Henry Christopher

Personal information
- Full name: Henry Christopher Bradby
- Born: 28 December 1866 Hertford Heath, Hertfordshire, England
- Died: 28 June 1947 (aged 78) Ringshall, Hertfordshire, England
- Batting: Right-handed
- Relations: Edward Bradby (brother) Arthur Chitty (brother-in-law)

Domestic team information
- 1890: Oxford University

Career statistics
| Competition | First-class |
| Matches | 6 |
| Runs scored | 178 |
| Batting average | 19.77 |
| 100s/50s | –/– |
| Top score | 40* |
| Catches/stumpings | 5/– |
- Source: Cricinfo, 3 February 2020

= Henry Bradby =

English cricketer, schoolmaster, and poet

Henry Christopher Bradby (28 December 1866 – 28 June 1947) was an English first-class cricketer, schoolmaster and poet.

The son of Edward Bradby senior, the headmaster of Haileybury College, he was born in December 1868 at Hertford Heath, Hertfordshire. He was educated at Rugby School, before going up to New College, Oxford.

While studying at Oxford, he played first-class cricket for Oxford University in 1890, making his debut against the Marylebone Cricket Club at Oxford. He made five further first-class appearances for Oxford in 1890, scoring 178 runs at an average of 19.77, and with a highest score of 40 not out. After graduating from Oxford in 1891, he became a schoolmaster at Rugby School in 1892. During his tenure at Rugby, Bradby wrote a number of books about the school. During the First World War, he wrote the poem April 1918.

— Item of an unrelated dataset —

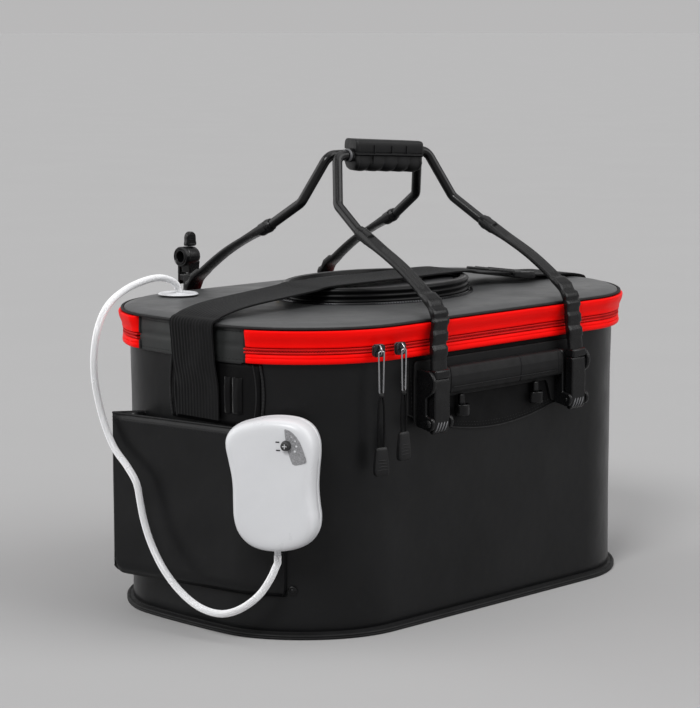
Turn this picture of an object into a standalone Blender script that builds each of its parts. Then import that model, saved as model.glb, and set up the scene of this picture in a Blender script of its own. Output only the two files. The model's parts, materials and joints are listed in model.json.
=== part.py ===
"""Folding fishing bucket: an EVA live-fish tub with a zipped lid, a two-bail carrying
handle, a shoulder strap, a side pocket and a battery air pump with its hose.

Frame: +X runs along the tub to the right end, the long front wall faces -Y, +Z is up,
and the origin is the centre of the tub's underside. The lid hinges on the left end.
Metres throughout.
"""
import math

import bmesh
import bpy
from mathutils import Matrix, Vector

GAP = 0.0003                      # clearance between pieces that touch

# Tub
LENGTH = 0.500                    # along X, without the bulge of the end walls
WIDTH = 0.318
ROUTE_LENGTH = 0.500              # the tub's size that the hose routes below are drawn for
ROUTE_WIDTH = 0.318
CORNER_RADIUS = 0.100
END_BULGE = 0.015                 # the end walls belly out by this much at their middle
WALL = 0.003
WALL_HEIGHT = 0.2687
FLOOR_THICKNESS = 0.005
FLANGE_PROUD = 0.008              # welded rim of the floor, outside the wall
HOOP_THICKNESS = 0.0045           # stiffening hoop sewn inside the rim
HOOP_HEIGHT = 0.012

# Zip and lid edge
TAPE_DROP = 0.0025                # top of the lower red tape below the top of the wall
TAPE_HEIGHT = 0.009
TAPE_PROUD = 0.0078
ZIP_ROW = 0.0028                  # height of one row of zip teeth
ZIP_PROUD = 0.0045
BAND_HEIGHT = 0.0164
BAND_PROUD = 0.0080               # lower edge of the lid's red band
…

Bradby died in June 1947 at Ringshall, Hertfordshire.

His siblings included the historian Barbara Hammond, the solicitor and cricketer Edward Bradby, and the author Godfrey Bradby. His brother-in-law, Arthur Chitty, was also a first-class cricketer. His son Robert Christopher Bradby married the artist and illustrator Ethel “Bip” Pares.